Income Stream & Maturity

For a bond investor seeking a stable income, bond laddering is the best strategy. A ladder strategy minimizes the effects of fluctuations in interest rates on the value of the portfolio. It also provides a steady cash flow.

A bond ladder is a portfolio consisting of bonds with different maturities.

For example, suppose an investor has $100,000 to invest. With the ladder approach, the investor could buy 10 different bonds with face values of $10,000. Each bond, however, would have a different maturity. One bond could mature in one year, another in two years and the others every year spaced out evenly over the remaining eight years. It is called a ladder strategy because the maturities appear to be spaced out like the rungs of a ladder.

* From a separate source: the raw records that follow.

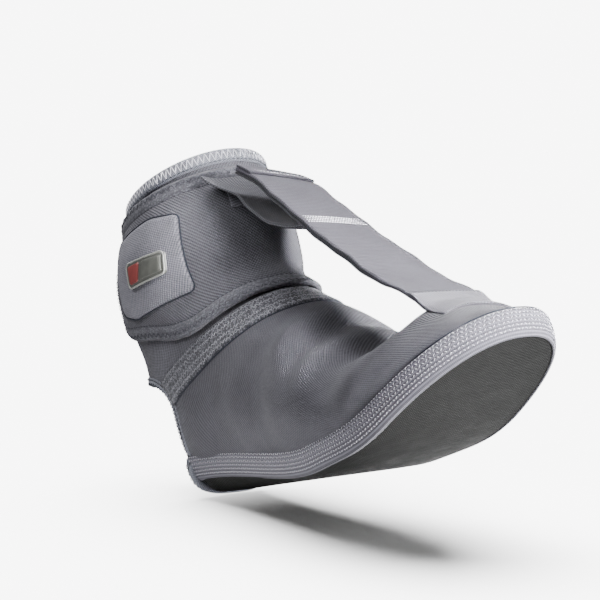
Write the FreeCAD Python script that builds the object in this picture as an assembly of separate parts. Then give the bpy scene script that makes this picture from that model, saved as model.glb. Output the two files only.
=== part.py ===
"""Soft ankle foot orthosis: an open-heel knit boot on a bent sole, with an ankle wrap and a dorsiflexion strap.

The model is built with the sole's rear edge at x = 0, the toe along +X and the ground at z = 0. Export moves
the origin forward by ORIGIN_X, to a point on the ground face. Millimetres throughout.
"""
import FreeCAD
import Part
import math
import os

from FreeCAD import Vector

OUT = "parts"
ORIGIN_X = 56.0  # the origin is this far ahead of the sole's rear edge, in the middle of the flat ground face

# Sole: flat under the heel and arch, bent up through an arc, straight again under the toes
SOLE_LENGTH = 250.0
FLAT_LENGTH = 113.0
BEND_RADIUS = 152.6
TOE_PITCH = math.radians(27.4)
REAR_HALF_WIDTH = 20.0
BALL_HALF_WIDTH = 36.8
BALL_SHARE = 0.687  # the widest place, as a share of the length
TOE_POWER = 2.3
OUTSOLE = 2.2
BOARD = 1.4
INSOLE = 4.5

# Edge band round the sole
BAND_HEIGHT = 14.0
BAND_OUTSET = 3.7
BAND_THICKNESS = 3.0
BAND_CLEAR = BAND_OUTSET - BAND_THICKNESS
BAND_LIFT = 0.6  # the band and its binding start this far over the ground face

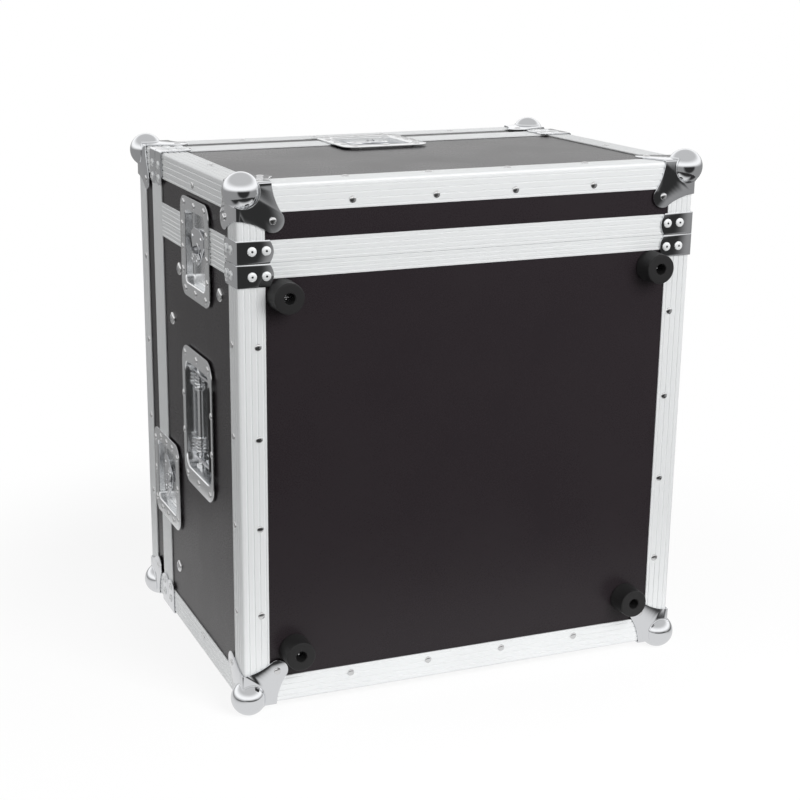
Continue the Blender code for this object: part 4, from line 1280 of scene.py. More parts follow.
@dataclass
class BallCorners:
    """Pressed ball corners: a ball with three curved wings, each with its rivet."""

    radius: float = 19.5 * MM
    inset: float = 7.5 * MM
    segments: int = 64
    wing_metal: float = 1.5 * MM
    wing_reach: float = 37 * MM
    lobe_centre: float = 38 * MM
    lobe_radius: float = 12.5 * MM
    lobe_turn: tuple[float, float] = (-20, 110)
    lobe_steps: int = 16
    curve_pull: float = 18 * MM
    curve_steps: int = 8
    bend: float = 2.2 * MM
    bend_steps: int = 4
    on_fold: float = 0.02 * MM
    rounding: float = 0.4 * MM
    sharp: float = 55
    fillet: float = 1.6 * MM
    fillet_steps: int = 6

    def outline(self) -> list[Point2]:
        """Outline of one wing, from the corner of the case.

        Returns:
            Its points.
        """
        base, reach, middle = -CASE.skin, self.wing_reach, self.lobe_centre
        lobe = arc((middle, middle), self.lobe_radius, *self.lobe_turn, self.lobe_steps)
        pull = (reach + CASE.metal, self.curve_pull)
        curve = [tuple((1 - t) ** 2 * a + 2 * t * (1 - t) * b + t * t * c
                       for a, b, c in zip((reach, 0), pull, lobe[0]))
                 for t in (k / self.curve_steps for k in range(self.curve_steps))]
        mirrored = [(y, x) for x, y in reversed(curve)]
        return [(base, base), (reach, base)] + curve + lobe + mirrored + [(base, reach)]

    def folds(self, shape: bmesh.types.BMesh) -> list[bmesh.types.BMEdge]:
        """The edges of the joined wings that lie on an outer fold.

        Args:
            shape: the joined wings.

        Returns:
            The edges.
        """
        folds = []
        for edge in shape.edges:
            low, high = (vert.co for vert in edge.verts)
            on_face = [abs(low[k] + CASE.skin) < self.on_fold
                       and abs(high[k] + CASE.skin) < self.on_fold for k in range(3)]
            if sum(on_face) == 2:
                folds.append(edge)
        return folds

    def wings(self) -> bpy.types.Mesh:
        """The three wings as one bent sheet, with the case's corner at the origin.

        Returns:
            A closed mesh.
        """
        wing = plate(self.outline(), -CASE.seat - self.wing_metal, -CASE.seat)
        others = [moved(wing, place((0, 0, 0), Y, Z, X)), moved(wing, place((0, 0, 0), Z, X, Y))]
        solid = cut(wing, others, "UNION")
        shape = bmesh.new()
        shape.from_mesh(solid)
        bmesh.ops.dissolve_limit(shape, angle_limit=radians(1), verts=shape.verts,
                                 edges=shape.edges)
        bmesh.ops.bevel(shape, geom=self.folds(shape), offset=self.bend,
                        segments=self.bend_steps, profile=0.5, affect="EDGES",
                        clamp_overlap=False)
        return softened(mesh_of(shape), self.rounding, angle=self.sharp)

    def ball(self) -> bpy.types.Mesh:
        """The part of the ball that stands outside the case, with its fillet on the wings.

        Returns:
            A mesh of closed shells.
        """
        base = -CASE.skin
        run = sqrt(self.radius ** 2 - (self.inset - base) ** 2)
        centre_depth = base - self.fillet
        reach = sqrt((self.radius + self.fillet) ** 2 - (self.inset - centre_depth) ** 2)
        profile = []
        for k in range(self.fillet_steps + 1):
            angle = radians(90 - 90 * k / self.fillet_steps)
            profile.append((reach - self.fillet * cos(angle), centre_depth
                            + self.fillet * sin(angle)))
        profile += [(run - self.fillet, centre_depth), (run - self.fillet, base + CASE.metal)]
        profile.append((reach, base + CASE.metal))
        collar = lathe(profile, self.segments, closed=True)
        middle = Matrix.Translation((self.inset, self.inset, 0))
        far = 4 * self.radius
        quarter = cut(moved(collar, middle), [block((base, base, -far), (far, far, far))],
                      "INTERSECT")
        shape = bmesh.new()
        bmesh.ops.create_uvsphere(shape, u_segments=self.segments, v_segments=self.segments // 2,
                                  radius=self.radius,
                                  matrix=Matrix.Translation((self.inset,) * 3))
        seat = -CASE.seat
        ball = cut(mesh_of(shape), [block((seat,) * 3, (far,) * 3)])
        collars = [(quarter, place((0, 0, 0), *axes)) for axes in ((X, Y, Z), (Y, Z, X), (Z, X, Y))]
        return joined([(ball, HERE), *collars])

    def frames(self, shell: Shell) -> dict[str, Matrix]:
        """Where the corners of one shell sit.

        Args:
            shell: the shell.

        Returns:
            The matrices of their places, by the names of their nodes.
        """
        rows = {Shell.LID: [("lid", CASE.front, CASE.top, 1, -1)],
                Shell.BODY: [("body", CASE.front, CASE.bottom, 1, 1)],
                Shell.COVER: [("cover_low", CASE.back, CASE.bottom, -1, 1),
                              ("cover_top", CASE.back, CASE.top, -1, -1)]}
        frames = {}
        for name, y, z, toward_y, toward_z in rows[shell]:
            for side, sign in (("left", -1), ("right", 1)):
                frames[f"{name}_{side}_ball_corner"] = place(
                    (sign * CASE.side, y, z), -sign * X, toward_y * Y, toward_z * Z)
        return frames

    def build(self) -> None:
        """Make the corners of the three shells with their rivets."""
        pressed = joined([(self.wings(), HERE), (self.ball(), HERE)])
        lobe, skin = self.lobe_centre, CASE.skin
        spots = [(Vector((lobe, lobe, -skin)), -Z), (Vector((-skin, lobe, lobe)), -X),
                 (Vector((lobe, -skin, lobe)), -Y)]
        for shell in Shell:
            frames, body = self.frames(shell), shell.value
            corners = joined((pressed, matrix) for matrix in frames.values())
            show(f"{body}_corners", corners, body, CHROME, list(frames))
            places = [spot for matrix in frames.values() for spot in in_case(spots, matrix)]
            FASTENERS.fit(f"{body}_corner_rivets", FASTENERS.rivet(), places, body, RIVET)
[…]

Two reasons to use the ladder strategy are:

  • By laddering the maturity dates, you won't be locked into one particular bond for a long duration. A problem with locking yourself into a bond for a long period of time is that you can't protect yourself from fluctuations in interest rates. Suppose you invested the entire $100,000 into one bond with a coupon of 5% and maturity of 10 years, it wouldn't be possible to take advantage of increasing or decreasing interest rates during the 10 year interval. By using a bond ladder, fluctuations in the market are smoothed out because a bond is maturing every year.

  • The second reason for using a bond ladder is that it provides investors with the ability to adjust cash flows to match their income requirements. With the $100,000 investment, you can get a monthly income based upon the coupon payments from the laddered bonds by picking ones with different coupon dates. This is particularly important for retirees who depend on a reliable periodic income.